1945: The 51st NCR was commissioned.

1953: NMCB 11 was activated.

July 7

1968: Cmdr. L.D. Lawson, CEC, relieved Cmdr. R.B. Wilson, CEC, for NMCB 7.

2009: NMCB 11 presented the battalion colors at Camp Mitchell, Rota, Spain, reestablishing the base after closing down Camp Arifjan, Kuwait.

2011: Cmdr. James (Gordie) Meyer, CEC, relieved Cmdr. Jayson Mitchell, CEC, as commanding officer of NMCB 7 during a change of command ceremony at Naval Construction Battalion Center in Gulfport, Mississippi.


July 8

1945: The 50th NCR was commissioned.

2016: Cmdr. James Cho, CEC, relieved Cmdr. Jeffrey Lengkeek, CEC, as commanding officer of NMCB 4 during a change of command ceremony aboard Camp Shields in Okinawa, Japan.


July 9

1942: The 12th NCB was commissioned at Camp Bradford, Norfolk, Virginia.

1943: Seabees with Construction Battalion Detachment 1006 crossing the Mediterranean onboard LST 388 taking part in the Sicilian Invasion. Causeways that aided the troops ashore can be seen as they are strapped alongside the LST. Pontoons and causeways, a new invention at the time which had yet to be tested in wartime efforts, were about to make their debut in the Atlantic Theater. This was the first use of causeways in war and showed there versatility and indispensability in amphibious landings. CBD 1006 also took part in the Normandy Invasion in June 1944. (Photo courtesy of U.S. Navy Seabee Museum)

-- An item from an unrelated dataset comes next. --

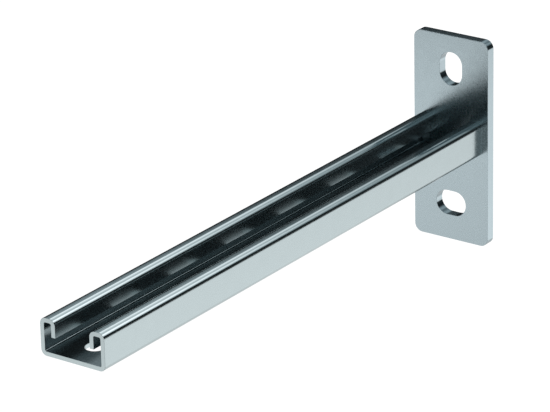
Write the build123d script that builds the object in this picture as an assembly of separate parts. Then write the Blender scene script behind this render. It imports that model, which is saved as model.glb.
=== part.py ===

1967: At a dedication ceremony, the NMCB 9 campsite was named in honor of Utilitiesman Plumber 2nd Class James Miller, who was mortally wounded on February 6, 1967.


July 10

1943: The Seabees introduced their secret weapon on the beaches of Sicily: the famed magic boxes, steel pontoon sections which revolutionized the strategy of amphibious warfare. The German and Italian defenders were dug in along the northern coastline of Sicily where the best beaches were located. There was only one thing wrong with the German strategy. They had not heard of the new development for joining pontoons to form invasion causeways. Capt. John N. Laycock, CEC, developed a method to join pontoons together by angle iron and bolting pads so that a string of these connected pontoons became a solid structure of cantilevered integrity. On July 10, 1943 the Allied armada appeared off the southern coast between Scoglitti and Licata, and sent infantry ashore across long strings of steel pontoons. Other pontoon structures constructed by the Seabees included the rhino ferry and the landing tug. Each was made by simply putting together a couple dozen pontoons and an outboard motor.

1945: The 6th Special Naval Construction Battalion (NCB) inactivated at Oahu, Hawaii.

1951: Naval Mobile Construction Battalion (NMCB) 5 was activated.

1958: When dissident elements in Lebanon threatened to overthrow the government of that country, the U.S. 6th Fleet cruising in the Mediterranean was sent to Beirut to establish and maintain order, at the request of the Lebanese government. Seabees of Amphibious Construction Battalion (ACB) 2 attached to the fleet participated in the action with their pontoon causeways when U.S. Marines landed, and again when the Marines re-embarked several months later. The men of ACB 2 not only participated in the landings, but the battalion’s Beach Salvage Teams also reclaimed broached boats and swamped vehicles, and improved beaches and roads. In addition, the Seabees in Lebanon built a road from the beaches to the Beirut airport.


July 11

1944: ACORN 10 was decommissioned.  (Used during World War II, an ACORN was a tailored unit designed to carry out the rapid construction and subsequent operation of a landplane and seaplane advance base. Each ACORN had a construction battalion attached to it, as well as trained personnel to operate the control tower, field lighting, aerological unit, transportation, medical, berthing and messing facilities. A Construction Battalion Maintenance Unit (CBMU) also accompanied each ACORN to maintain the base after the initial construction was completed and the construction battalion had been withdrawn. During the war, ACORNs were sent to such places at Guadalcanal, Espiritu Santo, Green Island, Rendova, Treasury Island and Majuro.)

1945:  The 73rd NCB was inactivated on Peleliu.